The decision to make an offer was reached hastily that same day during a cabinet meeting, which was conveniently and appropriately held in Székesfehérvár due to the August 20th celebrations.
Such quick decisions are typical of Viktor Orbán’s leadership style. I am certain that this particular decision, just like all the others, was the prime minister’s alone. Given the company’s dire financial straits it’s hard to imagine that no one in the cabinet raised doubts about the Hungarian state’s ability to take on another losing concern. But at these meetings Orbán is surrounded by yes-men; he doesn’t have to fear serious opposition. Perhaps at the meetings of the high brass of Fidesz there are men like László Kövér or even János Lázár who can have some influence over him, but such people don’t exist among the few ministers and the more numerous undersecretaries handpicked by the prime minister.

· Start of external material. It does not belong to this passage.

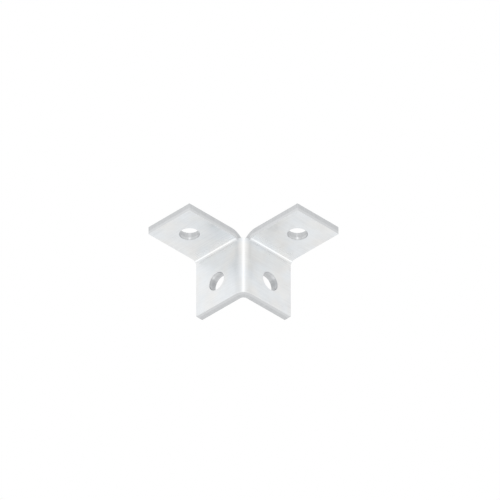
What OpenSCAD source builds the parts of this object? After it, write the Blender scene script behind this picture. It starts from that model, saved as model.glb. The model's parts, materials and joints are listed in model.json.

In the past it happened that the Hungarian state took over companies allegedly in order to prevent a loss of jobs and yet shortly after the nationalization the new owner, the Hungarian state, had to fire hundreds or even thousands of workers. In the case of Malév, the airline actually folded. It would be good to know whether the government has any business plan that would enable the company to continue employing its 7,500 workers and at the same time turn a profit.
I very much doubt that there is such a plan, so it is likely that sooner or later Dunaferr, this time as a concern owned by the Hungarian state, will have to let thousands of workers go. (Probably after the 2014 elections.) Meanwhile good money is being thrown after bad, as the saying goes. How long can all this go on, especially since only today I read that the deficit is on the rise again?